The first type of consent is what is known as consensual minimalism. Under this view, the necessary and sufficient conditions for what counts as consent is a voluntary informed agreement. The best representatives of this view are Mappes, Wertheimer, and Steutal and de Ruyter. In short, this position entails no coercion, deception, or incapacitation may take place otherwise, the action is unethical. At minimum, provided the people involved give permission to the sexual act, then the sexual act is morally permissible. Mappes applies Kant’s second Categorical Imperative and derives moral and immoral sexual activity. According to Mappes, sex is morally impermissible if at least one person involved in the sexual activity treats the other as a mere means, whereas morally permissible sexual relations comes about when the participants have voluntary informed consent. To undermine the other’s voluntary informed consent means that one coerces, deceives, or takes advantage of the other’s desperate situation.
Another way to look at consensual minimalism is to say that it is contractual. Raymond Belliotti argues that the
nature of these [sexual] interactions is contractual and involves the important notion of reciprocity. When two people voluntarily consent to interact sexually they create obligations to each other based on their needs and expectations. Every sexual encounter has as its base the needs, desires, and drives of the individuals involved. That we choose to interact sexually is an acknowledgement that none of us is totally self-sufficient. We interact with others in order to fulfill certain desires which we cannot fulfill by ourselves. This suggests that the basis of the sexual encounter is contractual; i.e., it is a voluntary agreement on the part of both parties to satisfy the expectation of the other.
While a voluntary agreement with another person is necessary for consent, to say the agreement is contractual makes it seem like the sexual relation is more of a business deal rather than a reciprocal agreement of fulfilling wants and desires. However, Belliotti does mention that this contract is based on the expectations of fulfillment of reciprocal needs. Moreover, there is a guide of reasonable expectation, and this is what the sexual contract entails: we are to help fulfill our sexual needs and desires and, in return, there is an implicit expectation to help fulfill the other person’s wants and needs, but not necessarily an obligation to do so.
We can see how procedural autonomy entails consensual minimalism.
Problems with this account:
There are many problems with consensual minimalism, but I’ll offer one.
Robin West and Lois Pineau have argued that consent in this framework is problematic. West has argued that traditional consent has mainly been for the benefit of the male. It is possible for a woman to have consensual, non-coercive, non-forceful, non-criminal, yet harmful sex. These harms, however, may be hard to discover.

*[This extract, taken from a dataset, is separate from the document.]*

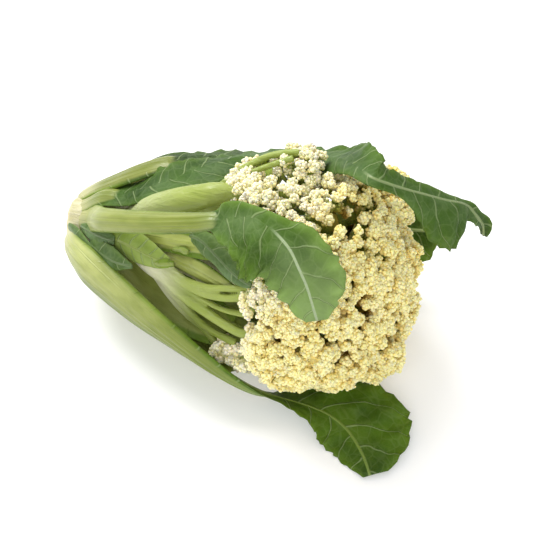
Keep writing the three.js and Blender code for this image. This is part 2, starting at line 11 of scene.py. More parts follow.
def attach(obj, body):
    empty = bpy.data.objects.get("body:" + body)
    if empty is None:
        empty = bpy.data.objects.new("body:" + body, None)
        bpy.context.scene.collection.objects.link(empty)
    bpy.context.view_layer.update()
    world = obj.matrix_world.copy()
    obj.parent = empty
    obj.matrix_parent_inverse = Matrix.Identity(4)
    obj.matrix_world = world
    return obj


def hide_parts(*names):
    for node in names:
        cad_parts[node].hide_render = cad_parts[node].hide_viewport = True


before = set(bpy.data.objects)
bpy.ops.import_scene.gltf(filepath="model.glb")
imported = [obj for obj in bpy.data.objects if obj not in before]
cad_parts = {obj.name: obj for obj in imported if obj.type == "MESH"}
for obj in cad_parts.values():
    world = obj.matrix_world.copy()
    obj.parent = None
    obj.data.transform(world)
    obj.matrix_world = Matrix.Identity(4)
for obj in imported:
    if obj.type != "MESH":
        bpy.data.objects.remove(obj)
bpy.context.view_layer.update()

MM = 0.001
HEAD_AT = np.array((-8.213, -0.885, 0.0))  # where the head's own frame sits in the part's frame
BUTT = np.array((-120.0, 0.0, 38.0))
STEM_AIM = np.array((58.0, 0.0, 75.0))
STEM_LENGTH = 201
CURD_CENTRE = np.array((54.0, -2.0, 74.0))
DOME_RISE, DOME_TURN = math.radians(18), math.radians(-10)
GOLDEN_ANGLE = math.pi * (3 - math.sqrt(5))


# ------------------------------------------------------------------ frames of the head
def unit(v):
    return v / np.linalg.norm(v)


def steps_round(rings, sides):
    """Each step round each of a tube's rings but the last, as the numbers of its two points."""
    return [(k * sides + j, k * sides + (j + 1) % sides) for k in range(rings - 1) for j in range(sides)]


class HeadFrame:
    """A place is a station along the axis, an angle round it (0 up, 90 front) and a radius."""

    def __init__(self, origin, axis):
        self.origin = origin
        self.axis = unit(axis)
        self.up = unit(np.array((0.0, 0.0, 1.0)) - self.axis * self.axis[2])
        self.front = np.cross(self.axis, self.up)

    def outward(self, angle):
        a = math.radians(angle)
        return self.up * math.cos(a) + self.front * math.sin(a)

    def place(self, station, angle, radius):
        return self.origin + self.axis * station + self.outward(angle) * radius

    def bearings(self, points):
        """The station and the angle of one point, or of many."""
        away = points - self.origin
        return away @ self.axis, np.degrees(np.arctan2(away @ self.front, away @ self.up))


STEM = HeadFrame(BUTT, STEM_AIM - BUTT)
DOME_AXIS = (
    math.cos(DOME_RISE) * math.cos(DOME_TURN), math.cos(DOME_RISE) * math.sin(DOME_TURN), math.sin(DOME_RISE)
)
DOME = HeadFrame(CURD_CENTRE, np.array(DOME_AXIS))


def spline(rows, t):
    """Catmull-Rom value of a list of rows at t, where t counts rows."""
    rows = np.asarray(rows, float)
    last = len(rows) - 1
    t = min(max(t, 0.0), last)
    i = min(int(t), last - 1)
    u = t - i
    a, b, c, d = (rows[min(max(k, 0), last)] for k in (i - 1, i, i + 1, i + 2))
    m, n = (c - a) / 2, (d - b) / 2
    rise = c - b
    return b + u * (m + u * (3 * rise - 2 * m - n + u * (m + n - 2 * rise)))


def even_stops(rows, step):
    """Values of t that lie about a step apart along the route, and the length up to each."""
    ts = np.linspace(0, len(rows) - 1, 400)
    points = np.array([spline(rows, t)[:3] for t in ts])
    lengths = np.concatenate([[0], np.cumsum(np.linalg.norm(np.diff(points, axis=0), axis=1))])
    wanted = np.linspace(0, lengths[-1], max(3, int(round(lengths[-1] / step))) + 1)
    return np.interp(wanted, lengths, ts), wanted


def smooth(x, low, high):
    """A soft step from 0 to 1 as x goes from low to high."""
    t = np.clip((x - low) / (high - low), 0, 1)
    return t * t * (3 - 2 * t)


# ------------------------------------------------------------------ working with objects
def only(obj):
    """Selects one object and nothing else."""
    bpy.ops.object.select_all(action="DESELECT")
    obj.select_set(True)
    bpy.context.view_layer.objects.active = obj


def put_in_scene(name, data):
    """An object for a mesh, a light or a camera."""
    obj = bpy.data.objects.new(name, data)
    bpy.context.scene.collection.objects.link(obj)
    return obj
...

Many women consent to sex even when they do not desire it, and it is usually not pleasurable. So then why do they engage and consent to sex if they do not desire it or if it is not pleasurable? Through several vignettes, she reveals how engaging in sex multiple times under this context can be harmful: her self-assertion and self-possession is weakened, her integrity is lessened, and, most importantly for our discussion, her autonomy is draining. Having consensual but unwanted sex over time can take a toll on her. Since it is wrong to act in ways that cause (unjustified) harm to oneself or others, not all sexual activity engaged in under conditions of voluntary informed consent is morally acceptable.
Pineau discusses on a young woman who goes on a date with someone. She feels an attraction to him and believes that he feels the same way about her. She goes out hoping there will be mutual enjoyment with mutual interest. However, the mutual and reciprocal interest is not realized. The man uses aggressive, coercive tactics to have sex with her. She feels immense pressure to have sex with him, though she does not want to have the kind of sex he does. She is having trouble disengaging his body from hers, and wishes he would just go away. But she feels stuck because she feels afraid to say “no” lest his aggression become more violent. Instead, she goes along with him just to get it over. He does not even notice she finds the encounter disagreeable, and probably still would not have changed course if he had. He congratulates himself for his aggressive tactics in that they paid off. She, however, does not feel quite right with the experience. This woman described by Pineau could also be someone whom Robin West describes in her vignettes: she engages in sexual activities with a man for economic sustenance, or to lessen some violent outburst. For simplicity, let us call this woman Monica. (Keep this in mind as I’ll refer to her in future posts.)
There are also problems with procedural autonomy. The main critique against procedural autonomy is that it cannot explain away oppressive measures. How could the theory explain such deleterious activities such as selling oneself into slavery, the deferential wife who wishes to be subservient to her husband, or anyone that has effectively internalized oppressive norms and treats those norms as their own ends? Can we really say that those ends are really their own? Specifically, with internalized oppressive norms, what if society is structured in such a way that we are not really autonomous, but we think we are? These preferences influenced by oppressive norms cannot be autonomous but are really “adaptive preferences,” meaning that our desires and preferences change based on our surroundings. Thus, various choices we make may not be beneficial. Indeed, it can be detrimental to the self, even if we think it is a beneficial choice. For example, we may consent to prostitution or pornography not because this agreement was a full expression of our self, but perhaps because of economic hardships. For a less extreme example, a woman may “consent” to being a dutiful housewife but only because the society she is in expects her to not only have a future of being a dutiful housewife but also to enjoy doing so. Thus, if we cannot make a difference between desires that are one’s own and desires brought about through oppressive norms, then we cannot, among other things, know between desires that are one’s own, and desires that come about through oppressive norms. In that case, it is difficult to ascertain whether a decision is done through one’s autonomy or because of one’s socialization. In short, the critique of procedural autonomy is based on what the agent prefers without any obstacles but it does not consider that the agent’s preferences could be oppressive or adaptive.